(Items from a data source)
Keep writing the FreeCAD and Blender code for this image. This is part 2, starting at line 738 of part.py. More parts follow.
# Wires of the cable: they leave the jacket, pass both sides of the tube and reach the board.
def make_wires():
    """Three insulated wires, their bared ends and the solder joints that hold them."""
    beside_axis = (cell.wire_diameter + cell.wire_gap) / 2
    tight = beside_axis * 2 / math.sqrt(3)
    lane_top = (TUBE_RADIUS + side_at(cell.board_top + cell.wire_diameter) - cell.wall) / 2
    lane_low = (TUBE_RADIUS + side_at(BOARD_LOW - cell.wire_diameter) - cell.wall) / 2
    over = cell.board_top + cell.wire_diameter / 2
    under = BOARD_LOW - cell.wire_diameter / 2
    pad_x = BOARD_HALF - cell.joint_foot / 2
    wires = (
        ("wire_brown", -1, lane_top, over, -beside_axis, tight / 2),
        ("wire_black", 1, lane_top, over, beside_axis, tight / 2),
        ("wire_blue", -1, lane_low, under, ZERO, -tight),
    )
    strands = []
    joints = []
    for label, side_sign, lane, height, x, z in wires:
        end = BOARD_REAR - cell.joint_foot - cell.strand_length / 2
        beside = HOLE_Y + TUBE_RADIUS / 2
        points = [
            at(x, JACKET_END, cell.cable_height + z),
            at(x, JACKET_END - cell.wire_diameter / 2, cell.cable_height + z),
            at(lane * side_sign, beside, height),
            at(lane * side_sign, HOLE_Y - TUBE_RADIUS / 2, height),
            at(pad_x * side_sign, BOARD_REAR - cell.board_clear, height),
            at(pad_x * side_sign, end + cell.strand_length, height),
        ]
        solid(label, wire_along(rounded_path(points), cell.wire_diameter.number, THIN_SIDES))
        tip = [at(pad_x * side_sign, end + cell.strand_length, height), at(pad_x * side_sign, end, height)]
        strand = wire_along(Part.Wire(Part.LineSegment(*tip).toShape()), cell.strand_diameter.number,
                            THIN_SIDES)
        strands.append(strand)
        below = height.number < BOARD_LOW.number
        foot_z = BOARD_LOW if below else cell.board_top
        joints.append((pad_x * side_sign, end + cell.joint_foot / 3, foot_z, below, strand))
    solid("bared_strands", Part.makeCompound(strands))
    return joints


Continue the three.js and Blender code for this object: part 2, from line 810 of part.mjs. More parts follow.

→ Stated problem: Where a line holds the string "follow", copy that line.

→ Output below:
Keep writing the FreeCAD and Blender code for this image. This is part 2, starting at line 738 of part.py. More parts follow.
Continue the three.js and Blender code for this object: part 2, from line 810 of part.mjs. More parts follow.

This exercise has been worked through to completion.